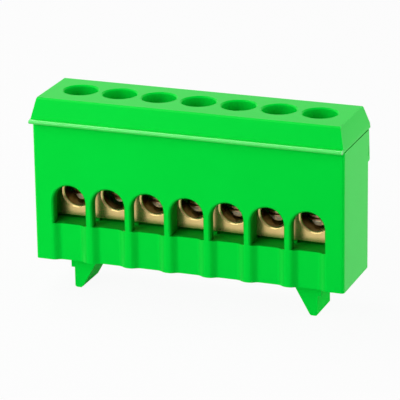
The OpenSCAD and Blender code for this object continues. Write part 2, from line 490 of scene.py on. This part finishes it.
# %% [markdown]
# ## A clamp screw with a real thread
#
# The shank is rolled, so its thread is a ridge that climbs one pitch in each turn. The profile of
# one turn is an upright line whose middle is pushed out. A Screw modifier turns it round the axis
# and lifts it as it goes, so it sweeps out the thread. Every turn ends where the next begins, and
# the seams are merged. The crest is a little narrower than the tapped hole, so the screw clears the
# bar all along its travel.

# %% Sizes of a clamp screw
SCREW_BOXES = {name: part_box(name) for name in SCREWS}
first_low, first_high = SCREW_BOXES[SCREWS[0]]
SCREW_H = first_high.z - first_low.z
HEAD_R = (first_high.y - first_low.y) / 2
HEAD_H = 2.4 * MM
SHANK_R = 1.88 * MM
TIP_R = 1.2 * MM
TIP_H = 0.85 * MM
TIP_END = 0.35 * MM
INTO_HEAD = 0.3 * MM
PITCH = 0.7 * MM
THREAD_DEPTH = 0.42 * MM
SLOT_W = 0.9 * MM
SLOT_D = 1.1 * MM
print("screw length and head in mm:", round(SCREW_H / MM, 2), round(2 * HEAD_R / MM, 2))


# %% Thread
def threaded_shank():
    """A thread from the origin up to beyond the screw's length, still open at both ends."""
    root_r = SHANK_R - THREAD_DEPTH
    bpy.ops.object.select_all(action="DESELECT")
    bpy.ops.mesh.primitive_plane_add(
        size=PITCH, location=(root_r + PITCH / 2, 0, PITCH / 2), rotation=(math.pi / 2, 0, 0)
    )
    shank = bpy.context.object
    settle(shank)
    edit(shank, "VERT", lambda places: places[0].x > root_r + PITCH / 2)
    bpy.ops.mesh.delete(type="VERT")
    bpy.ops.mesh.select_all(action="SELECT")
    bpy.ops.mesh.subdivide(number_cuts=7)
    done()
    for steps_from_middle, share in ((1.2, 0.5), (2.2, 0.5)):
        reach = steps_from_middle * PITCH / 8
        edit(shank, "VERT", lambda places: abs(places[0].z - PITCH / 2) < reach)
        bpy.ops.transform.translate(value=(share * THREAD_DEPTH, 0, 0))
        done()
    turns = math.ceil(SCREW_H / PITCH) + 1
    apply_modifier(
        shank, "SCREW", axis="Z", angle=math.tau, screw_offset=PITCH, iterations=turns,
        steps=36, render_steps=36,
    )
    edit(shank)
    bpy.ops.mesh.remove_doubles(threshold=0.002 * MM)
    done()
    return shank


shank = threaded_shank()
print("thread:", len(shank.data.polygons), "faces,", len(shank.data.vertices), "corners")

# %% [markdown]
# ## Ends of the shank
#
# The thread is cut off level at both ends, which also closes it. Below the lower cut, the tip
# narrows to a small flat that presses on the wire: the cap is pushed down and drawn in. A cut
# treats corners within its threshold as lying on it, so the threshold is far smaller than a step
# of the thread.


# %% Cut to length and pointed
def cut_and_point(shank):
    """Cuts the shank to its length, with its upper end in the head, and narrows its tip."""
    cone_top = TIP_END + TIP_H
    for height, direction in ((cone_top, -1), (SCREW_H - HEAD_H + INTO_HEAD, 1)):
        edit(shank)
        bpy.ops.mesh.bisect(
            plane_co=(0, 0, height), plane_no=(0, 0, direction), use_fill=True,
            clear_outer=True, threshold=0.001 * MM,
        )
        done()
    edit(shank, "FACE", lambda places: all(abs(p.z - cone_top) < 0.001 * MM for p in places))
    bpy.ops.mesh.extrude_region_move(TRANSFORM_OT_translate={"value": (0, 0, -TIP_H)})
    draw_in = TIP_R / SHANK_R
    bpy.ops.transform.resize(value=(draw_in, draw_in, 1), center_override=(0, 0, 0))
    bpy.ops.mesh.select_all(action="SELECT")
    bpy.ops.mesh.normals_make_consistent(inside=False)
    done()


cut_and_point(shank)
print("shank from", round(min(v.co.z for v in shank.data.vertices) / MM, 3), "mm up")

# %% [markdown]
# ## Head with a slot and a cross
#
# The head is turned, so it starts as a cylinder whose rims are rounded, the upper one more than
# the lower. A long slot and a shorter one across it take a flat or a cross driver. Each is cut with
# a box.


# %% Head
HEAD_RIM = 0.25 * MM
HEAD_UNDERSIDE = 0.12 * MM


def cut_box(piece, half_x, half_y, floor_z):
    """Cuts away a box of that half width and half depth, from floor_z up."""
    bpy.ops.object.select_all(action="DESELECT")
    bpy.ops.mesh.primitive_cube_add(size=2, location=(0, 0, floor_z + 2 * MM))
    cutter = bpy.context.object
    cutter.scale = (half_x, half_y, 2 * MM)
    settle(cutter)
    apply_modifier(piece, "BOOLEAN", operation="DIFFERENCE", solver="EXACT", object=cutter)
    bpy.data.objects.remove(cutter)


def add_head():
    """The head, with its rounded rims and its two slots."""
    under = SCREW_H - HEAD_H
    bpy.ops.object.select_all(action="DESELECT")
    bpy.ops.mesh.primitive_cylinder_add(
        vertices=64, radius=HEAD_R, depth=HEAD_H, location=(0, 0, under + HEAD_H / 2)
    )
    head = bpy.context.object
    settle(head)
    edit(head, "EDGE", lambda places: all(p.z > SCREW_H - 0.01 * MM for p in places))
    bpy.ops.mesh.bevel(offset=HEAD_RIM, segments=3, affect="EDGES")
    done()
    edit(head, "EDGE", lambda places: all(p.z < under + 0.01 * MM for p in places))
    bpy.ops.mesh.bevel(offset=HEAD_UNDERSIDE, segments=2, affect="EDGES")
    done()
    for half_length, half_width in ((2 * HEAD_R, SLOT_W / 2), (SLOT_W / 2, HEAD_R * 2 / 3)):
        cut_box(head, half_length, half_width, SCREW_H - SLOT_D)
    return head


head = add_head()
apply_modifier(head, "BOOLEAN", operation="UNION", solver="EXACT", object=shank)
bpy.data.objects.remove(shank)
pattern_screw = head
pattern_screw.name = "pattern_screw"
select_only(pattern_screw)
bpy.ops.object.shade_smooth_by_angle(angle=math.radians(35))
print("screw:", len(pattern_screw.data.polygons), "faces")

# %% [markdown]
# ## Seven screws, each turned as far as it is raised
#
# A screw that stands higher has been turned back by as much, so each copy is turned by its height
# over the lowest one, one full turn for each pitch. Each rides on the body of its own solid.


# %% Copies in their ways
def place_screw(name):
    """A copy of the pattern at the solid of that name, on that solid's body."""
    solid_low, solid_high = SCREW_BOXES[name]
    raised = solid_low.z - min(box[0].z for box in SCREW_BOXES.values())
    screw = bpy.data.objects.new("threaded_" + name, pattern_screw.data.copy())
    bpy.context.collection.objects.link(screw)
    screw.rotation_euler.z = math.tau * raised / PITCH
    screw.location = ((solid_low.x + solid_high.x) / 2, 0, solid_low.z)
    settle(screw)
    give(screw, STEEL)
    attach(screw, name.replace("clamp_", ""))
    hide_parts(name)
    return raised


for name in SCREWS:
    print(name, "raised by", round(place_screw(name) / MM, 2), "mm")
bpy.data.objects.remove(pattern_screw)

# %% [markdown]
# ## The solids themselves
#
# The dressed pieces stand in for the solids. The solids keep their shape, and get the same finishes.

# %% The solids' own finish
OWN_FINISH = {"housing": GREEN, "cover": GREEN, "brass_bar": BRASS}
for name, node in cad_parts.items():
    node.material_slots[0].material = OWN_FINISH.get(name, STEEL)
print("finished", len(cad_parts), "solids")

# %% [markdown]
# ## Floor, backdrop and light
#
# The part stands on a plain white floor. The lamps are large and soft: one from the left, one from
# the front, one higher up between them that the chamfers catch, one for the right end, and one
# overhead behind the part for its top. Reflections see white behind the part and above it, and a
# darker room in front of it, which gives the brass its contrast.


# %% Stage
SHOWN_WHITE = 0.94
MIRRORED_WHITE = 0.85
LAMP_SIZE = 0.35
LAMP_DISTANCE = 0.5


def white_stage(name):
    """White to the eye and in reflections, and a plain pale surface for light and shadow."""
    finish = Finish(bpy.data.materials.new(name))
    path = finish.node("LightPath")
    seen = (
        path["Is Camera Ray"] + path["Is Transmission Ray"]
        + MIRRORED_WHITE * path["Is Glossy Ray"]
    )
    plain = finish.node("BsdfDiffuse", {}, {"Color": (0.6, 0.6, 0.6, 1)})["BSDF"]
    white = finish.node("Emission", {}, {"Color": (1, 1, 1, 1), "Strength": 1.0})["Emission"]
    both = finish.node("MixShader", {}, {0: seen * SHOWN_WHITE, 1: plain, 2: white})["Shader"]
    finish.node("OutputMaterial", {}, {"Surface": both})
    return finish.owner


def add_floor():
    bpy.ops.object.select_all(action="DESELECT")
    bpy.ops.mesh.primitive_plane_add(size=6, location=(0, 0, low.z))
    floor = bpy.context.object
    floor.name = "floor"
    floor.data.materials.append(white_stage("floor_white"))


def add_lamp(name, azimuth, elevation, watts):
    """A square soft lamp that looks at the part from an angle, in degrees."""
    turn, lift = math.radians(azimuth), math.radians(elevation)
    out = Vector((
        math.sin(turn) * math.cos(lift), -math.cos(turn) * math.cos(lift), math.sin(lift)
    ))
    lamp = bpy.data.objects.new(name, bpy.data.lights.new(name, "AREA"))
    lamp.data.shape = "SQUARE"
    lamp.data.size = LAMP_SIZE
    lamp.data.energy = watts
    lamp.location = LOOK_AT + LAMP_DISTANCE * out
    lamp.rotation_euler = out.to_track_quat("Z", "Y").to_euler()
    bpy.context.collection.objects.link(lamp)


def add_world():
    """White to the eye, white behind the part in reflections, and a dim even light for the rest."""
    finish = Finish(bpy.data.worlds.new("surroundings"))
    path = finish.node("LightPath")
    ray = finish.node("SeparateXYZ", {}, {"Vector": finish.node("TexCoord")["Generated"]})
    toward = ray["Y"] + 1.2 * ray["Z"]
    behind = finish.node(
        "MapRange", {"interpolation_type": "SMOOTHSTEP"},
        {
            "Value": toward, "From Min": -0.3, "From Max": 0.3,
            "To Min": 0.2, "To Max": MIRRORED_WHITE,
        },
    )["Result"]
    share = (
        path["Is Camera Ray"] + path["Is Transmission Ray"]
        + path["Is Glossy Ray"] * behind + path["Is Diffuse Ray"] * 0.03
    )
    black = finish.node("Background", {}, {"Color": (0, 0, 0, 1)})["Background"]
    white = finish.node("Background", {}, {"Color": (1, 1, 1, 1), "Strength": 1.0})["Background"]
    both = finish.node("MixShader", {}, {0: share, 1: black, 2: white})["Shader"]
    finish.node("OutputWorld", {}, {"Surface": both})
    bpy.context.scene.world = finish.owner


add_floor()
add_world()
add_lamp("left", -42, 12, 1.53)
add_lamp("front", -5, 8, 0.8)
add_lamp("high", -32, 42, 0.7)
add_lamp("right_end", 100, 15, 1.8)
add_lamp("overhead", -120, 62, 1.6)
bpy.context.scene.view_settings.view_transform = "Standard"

•••••

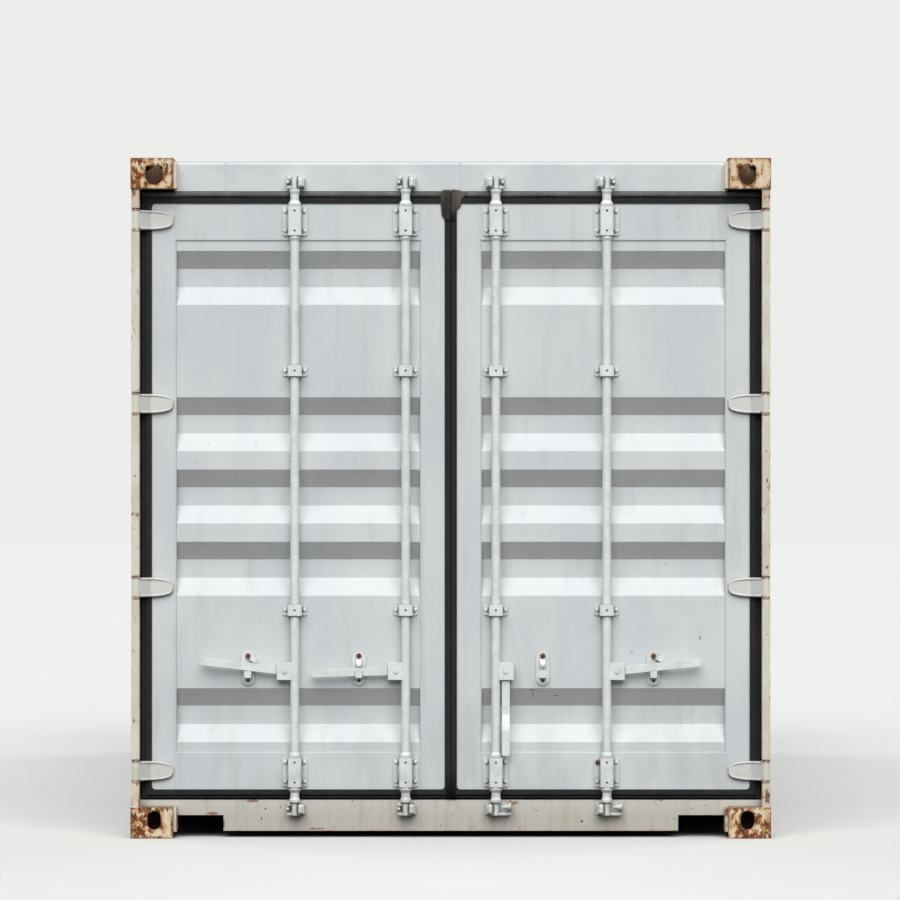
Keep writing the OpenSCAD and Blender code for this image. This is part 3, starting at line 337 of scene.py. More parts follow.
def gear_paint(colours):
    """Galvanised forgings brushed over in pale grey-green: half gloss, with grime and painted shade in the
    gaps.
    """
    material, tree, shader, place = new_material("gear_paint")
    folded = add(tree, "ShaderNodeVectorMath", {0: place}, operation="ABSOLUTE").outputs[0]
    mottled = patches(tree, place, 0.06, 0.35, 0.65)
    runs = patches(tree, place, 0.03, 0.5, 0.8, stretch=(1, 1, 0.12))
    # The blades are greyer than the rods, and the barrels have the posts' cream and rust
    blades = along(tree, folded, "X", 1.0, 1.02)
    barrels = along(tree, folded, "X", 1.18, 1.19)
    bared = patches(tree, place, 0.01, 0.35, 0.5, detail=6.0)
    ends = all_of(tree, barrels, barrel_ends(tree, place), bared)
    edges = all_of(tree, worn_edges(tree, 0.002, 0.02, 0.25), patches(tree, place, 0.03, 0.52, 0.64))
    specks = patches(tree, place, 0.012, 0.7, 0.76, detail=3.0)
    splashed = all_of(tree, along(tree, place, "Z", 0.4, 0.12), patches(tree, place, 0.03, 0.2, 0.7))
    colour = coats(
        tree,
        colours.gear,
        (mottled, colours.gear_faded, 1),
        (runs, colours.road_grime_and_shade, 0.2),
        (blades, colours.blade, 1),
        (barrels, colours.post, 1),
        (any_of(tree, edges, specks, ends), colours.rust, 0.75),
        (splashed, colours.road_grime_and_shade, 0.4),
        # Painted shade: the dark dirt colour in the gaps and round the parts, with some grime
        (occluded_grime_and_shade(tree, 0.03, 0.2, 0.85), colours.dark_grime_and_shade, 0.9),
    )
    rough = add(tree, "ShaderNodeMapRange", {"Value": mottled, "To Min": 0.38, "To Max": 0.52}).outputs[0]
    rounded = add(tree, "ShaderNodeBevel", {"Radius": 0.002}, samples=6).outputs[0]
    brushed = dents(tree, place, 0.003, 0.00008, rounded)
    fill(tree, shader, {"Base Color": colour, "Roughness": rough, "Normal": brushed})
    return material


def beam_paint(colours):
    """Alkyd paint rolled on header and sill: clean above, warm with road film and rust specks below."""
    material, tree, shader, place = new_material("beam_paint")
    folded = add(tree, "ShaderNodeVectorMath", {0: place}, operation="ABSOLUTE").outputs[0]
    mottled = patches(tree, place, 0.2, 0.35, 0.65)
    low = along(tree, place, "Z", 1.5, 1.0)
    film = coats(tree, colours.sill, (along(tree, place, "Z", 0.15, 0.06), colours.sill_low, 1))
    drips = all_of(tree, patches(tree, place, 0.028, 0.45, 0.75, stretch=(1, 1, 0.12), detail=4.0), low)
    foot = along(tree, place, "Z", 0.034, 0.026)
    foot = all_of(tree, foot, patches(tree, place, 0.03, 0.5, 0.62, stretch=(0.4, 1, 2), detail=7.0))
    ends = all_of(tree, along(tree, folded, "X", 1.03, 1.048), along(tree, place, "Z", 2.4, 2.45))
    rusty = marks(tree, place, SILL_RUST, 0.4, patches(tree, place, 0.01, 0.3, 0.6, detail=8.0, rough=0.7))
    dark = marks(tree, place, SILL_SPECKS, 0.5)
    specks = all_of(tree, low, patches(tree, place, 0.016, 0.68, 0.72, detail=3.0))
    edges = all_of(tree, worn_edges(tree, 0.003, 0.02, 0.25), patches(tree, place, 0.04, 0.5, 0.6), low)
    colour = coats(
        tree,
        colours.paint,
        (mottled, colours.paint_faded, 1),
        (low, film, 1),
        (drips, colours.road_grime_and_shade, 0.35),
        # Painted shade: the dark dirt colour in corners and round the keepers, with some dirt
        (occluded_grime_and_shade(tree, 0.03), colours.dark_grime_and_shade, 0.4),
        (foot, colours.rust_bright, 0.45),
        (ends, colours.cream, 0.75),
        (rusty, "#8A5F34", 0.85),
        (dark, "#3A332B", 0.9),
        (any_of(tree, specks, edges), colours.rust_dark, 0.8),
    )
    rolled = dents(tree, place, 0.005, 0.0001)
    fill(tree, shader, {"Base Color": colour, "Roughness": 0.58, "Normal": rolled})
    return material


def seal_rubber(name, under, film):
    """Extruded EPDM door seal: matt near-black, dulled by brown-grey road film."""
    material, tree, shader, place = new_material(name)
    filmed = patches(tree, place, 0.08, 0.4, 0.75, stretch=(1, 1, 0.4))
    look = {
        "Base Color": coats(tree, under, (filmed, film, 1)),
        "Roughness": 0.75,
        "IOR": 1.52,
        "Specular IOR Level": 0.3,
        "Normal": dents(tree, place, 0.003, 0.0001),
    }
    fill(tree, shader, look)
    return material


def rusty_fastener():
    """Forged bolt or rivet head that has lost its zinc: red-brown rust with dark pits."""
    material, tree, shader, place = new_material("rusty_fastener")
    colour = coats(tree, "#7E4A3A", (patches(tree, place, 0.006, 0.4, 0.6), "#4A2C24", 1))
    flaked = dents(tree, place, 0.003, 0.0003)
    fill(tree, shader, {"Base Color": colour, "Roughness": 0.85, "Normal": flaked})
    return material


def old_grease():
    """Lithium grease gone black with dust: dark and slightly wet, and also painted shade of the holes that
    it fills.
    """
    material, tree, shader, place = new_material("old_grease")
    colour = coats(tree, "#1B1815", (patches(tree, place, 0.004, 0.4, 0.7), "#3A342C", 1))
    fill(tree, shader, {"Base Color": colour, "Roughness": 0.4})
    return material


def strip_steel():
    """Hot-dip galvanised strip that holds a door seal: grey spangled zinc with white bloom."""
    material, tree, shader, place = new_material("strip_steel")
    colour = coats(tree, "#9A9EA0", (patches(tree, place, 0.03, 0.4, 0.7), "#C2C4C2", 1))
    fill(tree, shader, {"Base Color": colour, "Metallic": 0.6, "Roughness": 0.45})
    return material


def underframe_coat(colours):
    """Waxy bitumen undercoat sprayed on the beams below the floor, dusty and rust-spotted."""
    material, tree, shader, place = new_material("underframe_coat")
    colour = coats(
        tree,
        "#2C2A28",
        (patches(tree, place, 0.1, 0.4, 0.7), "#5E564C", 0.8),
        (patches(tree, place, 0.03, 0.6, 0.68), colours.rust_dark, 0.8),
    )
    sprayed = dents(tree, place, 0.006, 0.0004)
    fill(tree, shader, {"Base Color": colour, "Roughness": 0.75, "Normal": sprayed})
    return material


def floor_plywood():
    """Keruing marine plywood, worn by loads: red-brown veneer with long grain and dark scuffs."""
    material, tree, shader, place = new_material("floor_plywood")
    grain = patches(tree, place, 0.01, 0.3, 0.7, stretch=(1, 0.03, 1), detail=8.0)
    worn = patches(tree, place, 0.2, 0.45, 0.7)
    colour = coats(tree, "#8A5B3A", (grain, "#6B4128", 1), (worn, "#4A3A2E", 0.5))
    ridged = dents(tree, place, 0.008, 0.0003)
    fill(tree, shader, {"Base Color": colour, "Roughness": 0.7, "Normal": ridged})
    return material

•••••

**Problem:**
Starting at the line that contains "hide_parts(name)" and stopping at the line that contains "# The dressed", transcribe the lines exactly; both boundary lines are to be included.

**Exercise solution:**
    hide_parts(name)
    return raised


for name in SCREWS:
    print(name, "raised by", round(place_screw(name) / MM, 2), "mm")
bpy.data.objects.remove(pattern_screw)

# %% [markdown]
# ## The solids themselves
#
# The dressed pieces stand in for the solids. The solids keep their shape, and get the same finishes.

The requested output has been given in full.